CHALLENGE – Write out every single entry exactly.
--- Start of RECORD EXCERPTS ---
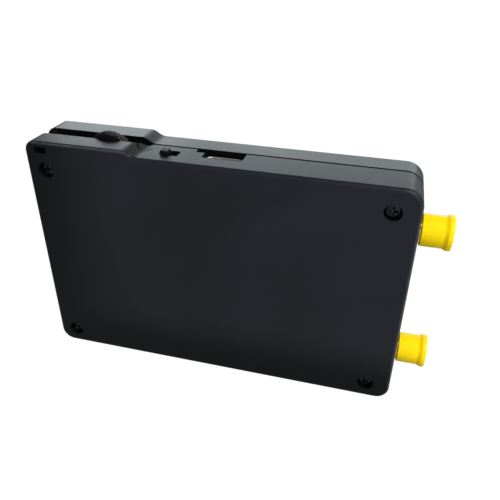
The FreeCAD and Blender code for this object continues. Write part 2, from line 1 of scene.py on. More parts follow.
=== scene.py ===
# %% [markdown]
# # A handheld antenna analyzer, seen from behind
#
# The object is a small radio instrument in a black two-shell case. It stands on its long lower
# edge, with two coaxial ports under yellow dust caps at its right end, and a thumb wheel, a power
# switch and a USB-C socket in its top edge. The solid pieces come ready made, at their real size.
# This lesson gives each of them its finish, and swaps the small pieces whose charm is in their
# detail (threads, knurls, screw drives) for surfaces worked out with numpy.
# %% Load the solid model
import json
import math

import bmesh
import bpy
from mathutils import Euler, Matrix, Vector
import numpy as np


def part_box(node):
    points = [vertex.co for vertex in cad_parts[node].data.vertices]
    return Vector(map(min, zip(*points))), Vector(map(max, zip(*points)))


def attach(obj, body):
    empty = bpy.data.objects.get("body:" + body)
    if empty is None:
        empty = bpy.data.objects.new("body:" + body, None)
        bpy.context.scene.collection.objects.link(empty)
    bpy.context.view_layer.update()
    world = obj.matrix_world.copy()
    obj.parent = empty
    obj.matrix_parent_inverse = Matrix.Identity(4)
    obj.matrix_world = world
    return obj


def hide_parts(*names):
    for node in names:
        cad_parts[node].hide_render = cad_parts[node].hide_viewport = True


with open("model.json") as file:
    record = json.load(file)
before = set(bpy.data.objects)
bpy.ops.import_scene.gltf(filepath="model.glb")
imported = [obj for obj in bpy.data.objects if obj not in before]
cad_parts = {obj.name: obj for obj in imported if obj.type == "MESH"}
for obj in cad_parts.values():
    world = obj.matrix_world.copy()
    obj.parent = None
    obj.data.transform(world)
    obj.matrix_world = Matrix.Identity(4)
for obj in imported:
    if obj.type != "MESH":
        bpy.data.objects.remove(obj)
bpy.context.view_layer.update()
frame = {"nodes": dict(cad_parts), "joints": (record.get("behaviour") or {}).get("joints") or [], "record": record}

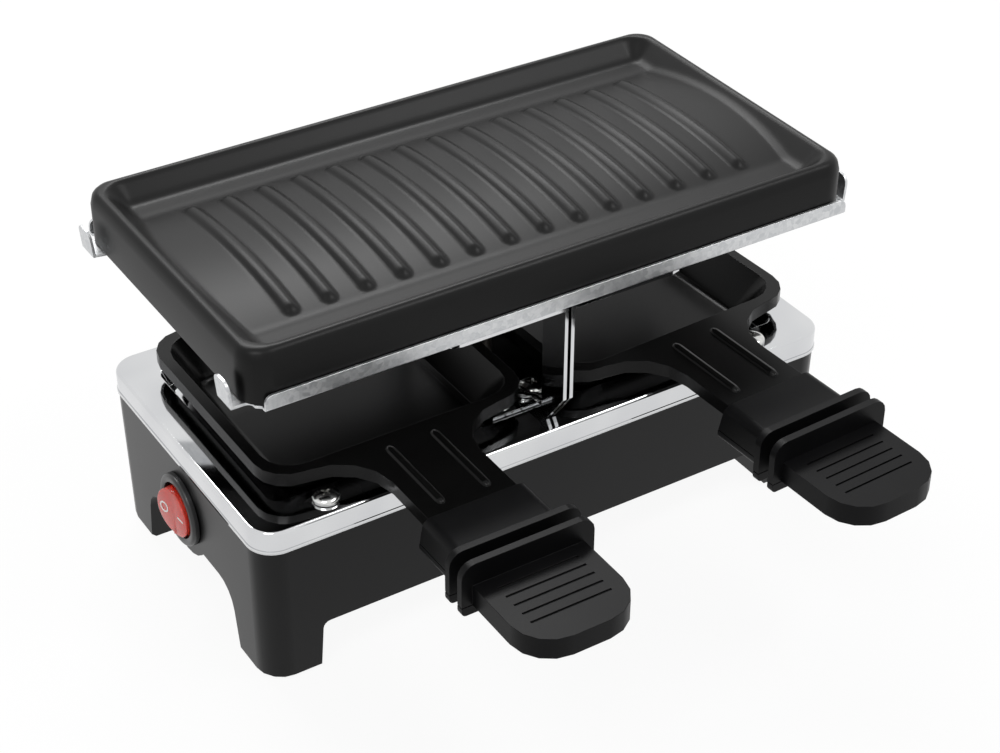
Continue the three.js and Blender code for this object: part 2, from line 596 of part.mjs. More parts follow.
--- End of RECORD EXCERPTS ---
CORRECT ANSWER –
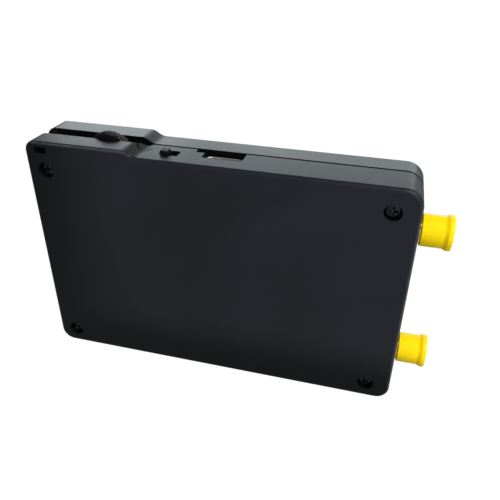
The FreeCAD and Blender code for this object continues. Write part 2, from line 1 of scene.py on. More parts follow.
=== scene.py ===
# %% [markdown]
# # A handheld antenna analyzer, seen from behind
#
# The object is a small radio instrument in a black two-shell case. It stands on its long lower
# edge, with two coaxial ports under yellow dust caps at its right end, and a thumb wheel, a power
# switch and a USB-C socket in its top edge. The solid pieces come ready made, at their real size.
# This lesson gives each of them its finish, and swaps the small pieces whose charm is in their
# detail (threads, knurls, screw drives) for surfaces worked out with numpy.
# %% Load the solid model
import json
import math

import bmesh
import bpy
from mathutils import Euler, Matrix, Vector
import numpy as np


def part_box(node):
    points = [vertex.co for vertex in cad_parts[node].data.vertices]
    return Vector(map(min, zip(*points))), Vector(map(max, zip(*points)))


def attach(obj, body):
    empty = bpy.data.objects.get("body:" + body)
    if empty is None:
        empty = bpy.data.objects.new("body:" + body, None)
        bpy.context.scene.collection.objects.link(empty)
    bpy.context.view_layer.update()
    world = obj.matrix_world.copy()
    obj.parent = empty
    obj.matrix_parent_inverse = Matrix.Identity(4)
    obj.matrix_world = world
    return obj


def hide_parts(*names):
    for node in names:
        cad_parts[node].hide_render = cad_parts[node].hide_viewport = True


with open("model.json") as file:
    record = json.load(file)
before = set(bpy.data.objects)
bpy.ops.import_scene.gltf(filepath="model.glb")
imported = [obj for obj in bpy.data.objects if obj not in before]
cad_parts = {obj.name: obj for obj in imported if obj.type == "MESH"}
for obj in cad_parts.values():
    world = obj.matrix_world.copy()
    obj.parent = None
    obj.data.transform(world)
    obj.matrix_world = Matrix.Identity(4)
for obj in imported:
    if obj.type != "MESH":
        bpy.data.objects.remove(obj)
bpy.context.view_layer.update()
frame = {"nodes": dict(cad_parts), "joints": (record.get("behaviour") or {}).get("joints") or [], "record": record}

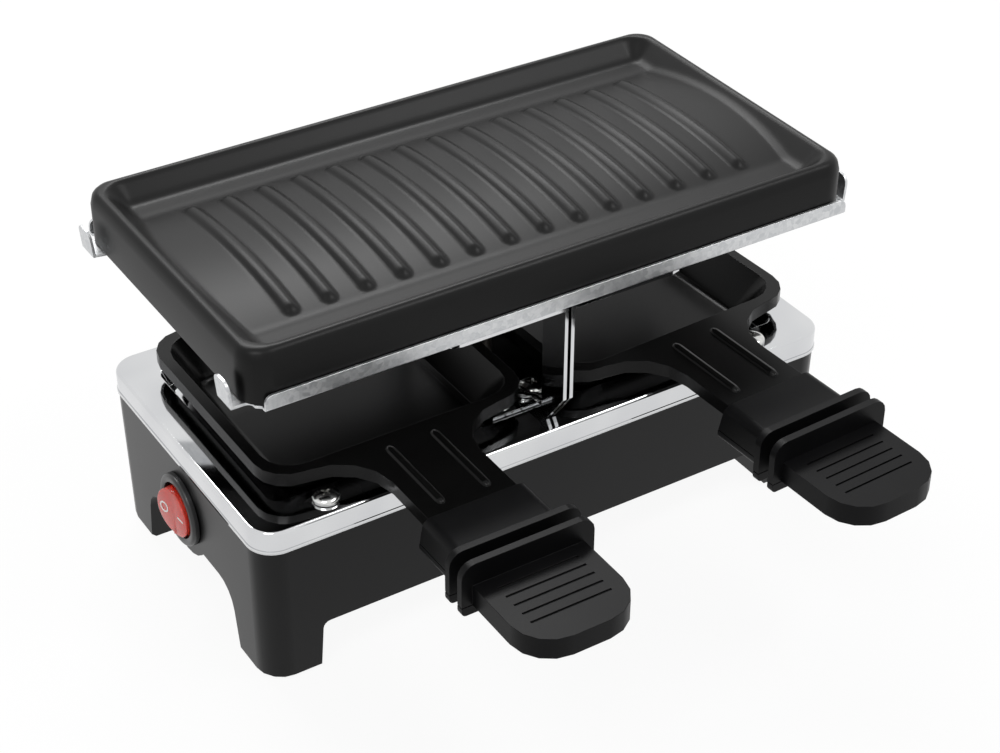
Continue the three.js and Blender code for this object: part 2, from line 596 of part.mjs. More parts follow.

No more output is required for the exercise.